‘Hereditary’ Review: So Good I Never Want to See It Again
At its heart, 'Hereditary' really is a family drama. It just happens to tell the story of an extremely messed up family.
by Jake KleinmanAbout 30 minutes into Hereditary something so jarring, upsetting, and unexpected happens that I turned to the coworker who’d invited me to see it and glared. How could you trick me into watching this? I thought. Then I quickly turned back to the screen. Hereditary had me hooked, and for the next hour-and-a-half, all I could do was let its terrifying story of family drama and family demons wash over me.
At its heart, Hereditary (directed by the previously unknown Ari Aster) really is a family drama. It just happens to tell the story of an extremely messed up family. The movie starts on a pretty dark note as the family — mother Annie (an incredible Tony Collette), father Steve (Gabriel Byrne), a pothead teenage son (Alex Wolff), and troubled daughter (Milly Shapiro in a captivatingly scary performance ) — shuffle off to grandma’s funeral. But from there, things only get darker.
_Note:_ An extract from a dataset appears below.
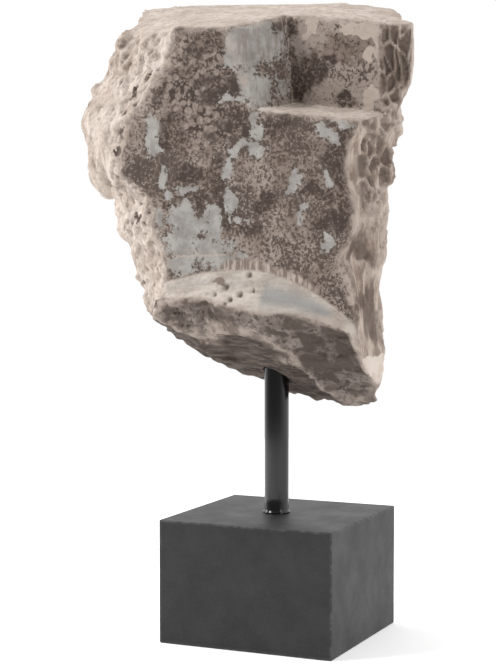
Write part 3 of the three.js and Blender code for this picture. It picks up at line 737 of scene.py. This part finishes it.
def stone_material():
    s = Shader("weathered_stone")
    plane, flank, facet, side = s.channels("zone_a")
    lip, wall, step_back, top = s.channels("zone_b")
    strata, hollow, scallop, edge = s.channels("zone_c")
    grey_mark, dark_mark, crust_mark, pale_mark = s.channels("marks")
    slate, scratch, skin, step_floor = s.channels("tints")
    drift = s.noise(60, 3, 0.5, output=1)
    push = s.node("ShaderNodeVectorMath", inputs={0: drift, "Scale": 0.009}, operation="SCALE")
    warped = s.place(shift=push)
    fine = s.noise(300, 4, 0.65)
    coarse = s.noise(34, 5, 0.6)
    ragged = s.math("MULTIPLY", s.math("SUBTRACT", s.noise(130, 4, 0.7), 0.5), 0.5)

    def mask(mark, low=0.44, high=0.56):
        return s.ramp(s.math("ADD", mark, ragged), low, high)

    # Clean broken stone, cream with darker dust in its pits
    cream = s.mix(s.ramp(coarse, 0.35, 0.65), CREAM_DEEP, CREAM)
    cream = s.mix(s.ramp(s.noise(150, 4, 0.7), 0.55, 0.35, 0.0, 0.5), cream, CREAM_DUST)
    streaks = s.noise(300, 3, 0.6, s.place((0.12, 0.5, 1)))
    cream = s.mix(s.math("MULTIPLY", top, s.ramp(streaks, 0.5, 0.7, 0, 0.5)), cream, CREAM_DEEP)
    # Patina of the sawn reverse: speckled, crusted with pale grains, or dark
    cloud = s.math("MULTIPLY", s.math("SUBTRACT", s.noise(24, 4, 0.65), 0.5), 0.55)
    speck = s.math("ADD", s.noise(330, 5, 0.62, warped, 0.5), cloud)
    light = s.mix(s.ramp(coarse, 0.35, 0.65), PATINA_LIGHT, PATINA_PALE)
    speckle = s.mix(s.ramp(speck, 0.42, 0.6), PATINA_DARK, light)
    grain = s.ramp(s.cells(150, at=warped, jitter=0.95), 0.66, 0.4)
    small = s.ramp(s.cells(290, at=warped, jitter=0.95), 0.55, 0.35)
    grain = s.math("MAXIMUM", grain, s.math("MULTIPLY", small, 0.7))
    grain = s.math("MULTIPLY", grain, s.ramp(s.noise(60, 3), 0.32, 0.56, 0.15, 1.0))
    crust = s.mix(grain, PATINA_DEEP, s.mix(s.ramp(fine, 0.35, 0.65), PATINA_LIGHT, PATINA_PALE))
    deep = s.mix(s.ramp(speck, 0.45, 0.7), PATINA_DEEP, PATINA_LIGHT)
    grey = s.mix(s.ramp(s.noise(60, 5, 0.65), 0.35, 0.65), GREY_DEEP, GREY)
    runs = s.ramp(s.noise(220, 4, 0.65, s.place((1, 1, 0.12))), 0.45, 0.66, 0.0, 0.6)
    grey = s.mix(s.math("MULTIPLY", runs, wall), grey, PATINA_LIGHT)
    lines = s.ramp(s.noise(120, 5, 0.7, s.place((0.07, 1, 1))), 0.5, 0.62, 0.0, 0.8)
    grey = s.mix(s.math("MULTIPLY", lines, scratch), grey, CREAM_DEEP)
    strands = s.mix(s.ramp(s.noise(300, 3, 0.6, s.place((1, 1, 0.12))), 0.42, 0.6), PATINA_LIGHT, CREAM_DEEP)
    patina = s.mix(mask(crust_mark), speckle, crust)
    # Dark marks, mostly patina, with painted shade at the step's corner on its wall
    patina = s.mix(mask(dark_mark, 0.4, 0.62), patina, deep)
    greyed = s.math("ADD", grey_mark, s.math("MULTIPLY", s.math("SUBTRACT", speck, 0.5), 0.9))
    patina = s.mix(s.ramp(s.math("ADD", greyed, ragged), 0.42, 0.6), patina, grey)
    # Pale strands on the reverse where the pale marks lie, chiefly the painted highlight along the lip's
    # crest
    patina = s.mix(s.math("MULTIPLY", plane, mask(pale_mark, 0.35, 0.7)), patina, strands)
    back = s.mix(s.ramp(speck, 0.34, 0.5), PATINA_DARK, PATINA_PALE)
    back = s.mix(mask(crust_mark), back, s.mix(s.ramp(fine, 0.4, 0.6), crust, PATINA_LIGHT))
    # Dark marks on the step's back wall, including the painted shade down its corner
    back = s.mix(mask(dark_mark, 0.38, 0.66), back, deep)
    colour = s.mix(s.math("ADD", plane, wall), cream, patina)
    colour = s.mix(step_back, colour, back)
    # Lip, pale with bluish grey, and the underside, dull and dark
    lip_tone = s.mix(s.ramp(s.noise(90, 4, 0.65, s.place((0.4, 1, 1))), 0.35, 0.65), LIP_DEEP, LIP)
    lip_tone = s.mix(slate, lip_tone, s.mix(s.noise(140, 3, 0.6, s.place((0.15, 1, 1))), SLATE_DEEP, SLATE))
    lip_tone = s.mix(mask(dark_mark), lip_tone, PATINA_LIGHT)
    colour = s.mix(lip, colour, lip_tone)
    layers = s.noise(260, 4, 0.65, s.place((0.18, 0.18, 1)))
    shade = s.mix(s.ramp(layers, 0.35, 0.65), UNDER_DEEP, UNDER_LIGHT)
    dull = s.mix(s.ramp(s.noise(70, 5, 0.65), 0.35, 0.65), UNDER_LIGHT, UNDER_PALE)
    dull = s.mix(s.ramp(s.noise(170, 4, 0.7, warped), 0.52, 0.6, 0, 0.8), dull, UNDER_DEEP)
    dull = s.mix(mask(dark_mark, 0.38, 0.66), dull, s.mix(speck, UNDER_DEEP, UNDER_LIGHT))
    colour = s.mix(strata, colour, shade)
    colour = s.mix(facet, colour, dull)
    colour = s.mix(s.math("MULTIPLY", flank, mask(dark_mark)), colour, deep)
    # Right side: dark ovals between pale ridges, in the hollows of the scallops, partly patina and partly
    # painted shade
    side_tone = s.mix(s.ramp(s.noise(120, 4, 0.65, s.place((1, 1, 0.3))), 0.4, 0.6), CREAM_DUST, CREAM_DEEP)
    side_tone = s.mix(mask(pale_mark), side_tone, CREAM)
    colour = s.mix(side, colour, side_tone)
    colour = s.mix(s.math("MULTIPLY", scallop, s.ramp(s.noise(30, 3), 0.3, 0.5, 0.65, 1.0)), colour,
                   s.mix(speck, PATINA_DEEP, PATINA_LIGHT))
    rim = s.math("MULTIPLY", edge, s.ramp(s.noise(70, 4, 0.7), 0.42, 0.6, 0.0, 0.8))
    colour = s.mix(rim, colour, CREAM_DEEP)
    colour = s.mix(s.math("MULTIPLY", step_back, mask(pale_mark)), colour, CREAM_DEEP)
    # Painted shade, dark brown, in the pits, nicks, holes and crease
    colour = s.mix(s.math("MULTIPLY", hollow, 0.8), colour, (0.12, 0.085, 0.068))
    height = s.math("ADD", s.math("MULTIPLY", fine, 0.5), s.math("MULTIPLY", s.noise(110, 5, 0.65), 1.0))
    normal = s.bump(height, 0.0045, 1.0)
    return s.finish(Base_Color=colour, Roughness=0.88, Normal=normal, **{"Specular_IOR_Level": 0.25})


def rod_material():
    s = Shader("black_lacquer")
    wave = s.noise(40, 2, 0.5, s.place((1, 1, 0.2)))
    speck = s.noise(900, 2, 0.5)
    return s.finish(Base_Color=(0.003, 0.003, 0.0035), Roughness=s.ramp(wave, 0.3, 0.7, 0.1, 0.18),
                    Normal=s.bump(s.math("ADD", wave, s.math("MULTIPLY", speck, 0.04)), 0.0005, 0.4),
                    **{"Specular_IOR_Level": 0.5})


def bead_material():
    s = Shader("foot_bead")
    wave = s.noise(300, 3, 0.6)
    return s.finish(Base_Color=s.mix(wave, (0.25, 0.25, 0.26), (0.5, 0.5, 0.51)), Roughness=0.3, Metallic=1.0,
                    Normal=s.bump(wave, 0.0005, 0.5))


def block_material(low, high):
    s = Shader("dark_block")
    mottle = s.noise(26, 8, 0.7)
    speck = s.noise(420, 3, 0.6)
    colour = s.mix(s.ramp(mottle, 0.3, 0.7), (0.009, 0.009, 0.0098), (0.017, 0.0172, 0.0185))
    colour = s.mix(s.ramp(speck, 0.55, 0.75, 0, 0.5), colour, (0.035, 0.035, 0.037))
    split = s.node("ShaderNodeSeparateXYZ", inputs={0: s.place()}).node.outputs
    near = []
    for axis in range(3):
        middle, half = (low[axis] + high[axis]) / 2, (high[axis] - low[axis]) / 2
        away = s.math("ABSOLUTE", s.math("SUBTRACT", split[axis], middle))
        near.append(s.ramp(away, half - 0.0035, half - 0.0004))
    pairs = [s.math("MINIMUM", near[a], near[b]) for a, b in ((0, 1), (1, 2), (0, 2))]
    wear = s.math("MAXIMUM", s.math("MAXIMUM", pairs[0], pairs[1]), pairs[2])
    wear = s.math("MULTIPLY", wear, s.ramp(s.noise(130, 4, 0.7), 0.4, 0.65, 0.1, 0.8))
    colour = s.mix(wear, colour, (0.07, 0.07, 0.072))
    return s.finish(Base_Color=colour, Roughness=s.ramp(mottle, 0.3, 0.7, 0.58, 0.48),
                    Normal=s.bump(speck, 0.0003, 0.5), **{"Specular_IOR_Level": 0.45})


def build_rod():
    """The rod with its rounded foot bead, turned from one profile."""
    low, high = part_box("support_rod")
    bead = (high[0] - low[0]) / 2
    radius = bead - 0.0016
    axis = Vector(((low[0] + high[0]) / 2, (low[1] + high[1]) / 2, 0))
    rise = [(0, 0), (bead - 0.0003, 0), (bead, 0.0006), (bead - 0.0004, 0.0014), (bead - 0.0011, 0.0021),
            (radius + 0.0002, 0.0026), (radius, 0.0032)]
    profile = [(r, low[2] + h) for r, h in rise]
    steps = 12
    length = high[2] - low[2] - 0.0042
    profile += [(radius, low[2] + 0.0032 + length * k / steps) for k in range(1, steps + 1)]
    profile += [(radius - 0.001, high[2]), (0, high[2])]
    turns = 96
    shape = bmesh.new()
    rings = []
    for r, z in profile:
        count = turns if r else 1
        rings.append([shape.verts.new(axis + Vector((r * math.cos(2 * math.pi * k / turns),
                                                     r * math.sin(2 * math.pi * k / turns), z)))
                      for k in range(count)])
    for a, b in zip(rings, rings[1:]):
        for k in range(turns):
            ring = [a[k % len(a)], a[(k + 1) % len(a)], b[(k + 1) % len(b)], b[k % len(b)]]
            shape.faces.new(list(dict.fromkeys(ring)))
    for face in shape.faces:
        face.smooth = True
        face.material_index = int(face.calc_center_median().z < low[2] + 0.0026)
    mesh = bpy.data.meshes.new("rod")
    shape.to_mesh(mesh)
    shape.free()
    rod = bpy.data.objects.new("lacquered_rod", mesh)
    scene.collection.objects.link(rod)
    return rod


def build_block():
    """The block, with its edges slightly rounded."""
    low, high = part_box("plinth_block")
    shape = bmesh.new()
    bmesh.ops.create_cube(shape, size=1)
    for v in shape.verts:
        v.co = Vector([low[k] + (v.co[k] + 0.5) * (high[k] - low[k]) for k in range(3)])
    bmesh.ops.bevel(shape, geom=list(shape.edges), offset=0.0016, segments=4, profile=0.5, affect="EDGES")
    for face in shape.faces:
        face.smooth = True
    mesh = bpy.data.meshes.new("block")
    shape.to_mesh(mesh)
    shape.free()
    block = bpy.data.objects.new("plinth_block_finished", mesh)
    scene.collection.objects.link(block)
    normals = block.modifiers.new("normals", "WEIGHTED_NORMAL")
    normals.keep_sharp = True
    return block


def floor_material():
    s = Shader("pale_floor")
    tone = s.noise(3, 2, 0.5)
    colour = s.mix(tone, (0.9, 0.9, 0.9), (0.92, 0.92, 0.92))
    return s.finish(Base_Color=colour, Roughness=0.9, Emission_Color=(1, 1, 1), Emission_Strength=0.25)


def paint(obj, material):
    obj.data.materials.clear()
    obj.data.materials.append(material)


def area_light(name, place, aim, width, height, power, colour=(1, 1, 1)):
    data = bpy.data.lights.new(name, "AREA")
    data.shape = "RECTANGLE"
    data.size, data.size_y = width, height
    data.energy = power
    data.color = colour
    light = bpy.data.objects.new(name, data)
    light.location = place
    light.rotation_euler = (Vector(aim) - Vector(place)).to_track_quat("-Z", "Y").to_euler()
    scene.collection.objects.link(light)
    return light


# Camera: behind the head, a little above the block, eye level at about two thirds of the height
CAMERA_AT = Vector((-0.6940, 1.6238, 0.4178))
CAMERA_RIGHT = Vector((-0.91212, -0.40992, 0))
CAMERA_BACK = Vector((-0.40917, 0.91045, 0.06052))
LENS = 93.9


def make_camera():
    data = bpy.data.cameras.new("camera")
    data.lens = LENS
    data.sensor_width = 36
    data.clip_end = 60
    camera = bpy.data.objects.new("camera", data)
    back = CAMERA_BACK.normalized()
    up = back.cross(CAMERA_RIGHT).normalized()
    right = up.cross(back)
    camera.matrix_world = Matrix.Translation(CAMERA_AT) @ Matrix((right, up, back)).transposed().to_4x4()
    scene.collection.objects.link(camera)
    scene.camera = camera


def make_studio():
    bpy.ops.mesh.primitive_circle_add(vertices=96, radius=1.65, fill_type="NGON")
    floor = bpy.context.object
    floor.name = "floor"
    paint(floor, floor_material())
    world = bpy.data.worlds.new("studio")
    world.use_nodes = True
    nodes, links = world.node_tree.nodes, world.node_tree.links
    background = nodes["Background"]
    background.inputs["Color"].default_value = (1, 1, 1, 1)
    # White backdrop behind the head, a dimmer room on the other side, and plain white where it is seen
    direction = nodes.new("ShaderNodeTexCoord")
    split = nodes.new("ShaderNodeSeparateXYZ")
    links.new(direction.outputs["Generated"], split.inputs[0])
    room = nodes.new("ShaderNodeMapRange")
    room.interpolation_type = "SMOOTHSTEP"
    for key, value in {"From Min": -0.35, "From Max": 0.75, "To Min": 1.2, "To Max": 0.25}.items():
        room.inputs[key].default_value = value
    links.new(split.outputs["Y"], room.inputs["Value"])
    seen = nodes.new("ShaderNodeLightPath")
    choice = nodes.new("ShaderNodeMix")
    links.new(seen.outputs["Is Camera Ray"], choice.inputs["Factor"])
    links.new(room.outputs[0], choice.inputs["A"])
    choice.inputs["B"].default_value = 1.0
    links.new(choice.outputs["Result"], background.inputs["Strength"])
    scene.world = world
    scene.view_settings.view_transform = "Standard"
    middle = (0, 0, 0.45)
    area_light("key", (1.5, 1.2, 1.9), middle, 0.8, 0.8, 42)
    area_light("left", (2.1, 0.1, 0.9), middle, 0.6, 1.2, 16)
    area_light("right", (-1.9, 0.8, 1.1), middle, 0.6, 1.2, 15)


make_camera()
make_studio()
stone = build_stone()
paint(stone, stone_material())
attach(stone, "root")
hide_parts("bust_fragment")
rod = build_rod()
paint(rod, rod_material())
rod.data.materials.append(bead_material())
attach(rod, "root")
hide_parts("support_rod")
block = build_block()
paint(block, block_material(*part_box("plinth_block")))
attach(block, "root")
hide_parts("plinth_block")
Each member of the family struggles to cope with death in different ways, and Grandma’s presence continues to loom over the entire home. The movie really kicks into high gear with a second death, which sets off a series of events that plunge the rest of the cast into well-worn horror territory. Hereditary feels like a perfect combination of Rosemary’s Baby and The Exorcist, offering up all the classic demon cult tropes you could hope for from hordes of flies and mysterious foreign prayers to multiple gruesome beheadings and creepy, smiling naked cultists. It also features one of the best on-screen seances I’ve ever seen.
What really makes Hereditary stand out, though, is the acting, specifically from the two female leads. Shapiro as the 13-year-old daughter, Charlie, is incredible, somehow conveying both horror and pity in every shot. In one scene she methodically chops the head off of a dead pigeon and stows it away in her pocket. In another, she struggles to fit in at a high school party. Nothing feels out of place, and I only wish her character was given more screen time.
As a mother attempting to hold her family together while she mentally unravels, Collette’s performance is equally impressive. One moment she’s a suburban mom venting about the loss of her mother, the next she’s possessed by a demon and… well, I’d rather not spoil the gruesome specifics, but there were more than a few moments where she had the entire theater squirming in our seats.
Once Hereditary gets going, it doesn’t hold back. Things are going to get scary, and gross, and more than a little crazy. The demonic logic that guides the story doesn’t necessarily hold as the film hits its climax, but by then it doesn’t really matter. You’re hooked and there’s nothing you can do about it until Hereditary finally lets go with an eerie, if imperfect, ending.
Even after it’s over, Hereditary still has me hooked. I can’t stop thinking about the story, the imagery, the acting, and how it all comes together to form one of the scariest horror movies I’ve seen in years. I’d love to see these characters again (and I’ll be first in line for whatever Ari Aster comes out with next), but I don’t think I’ll be rewatching Hereditary any time soon. It’s just too scary.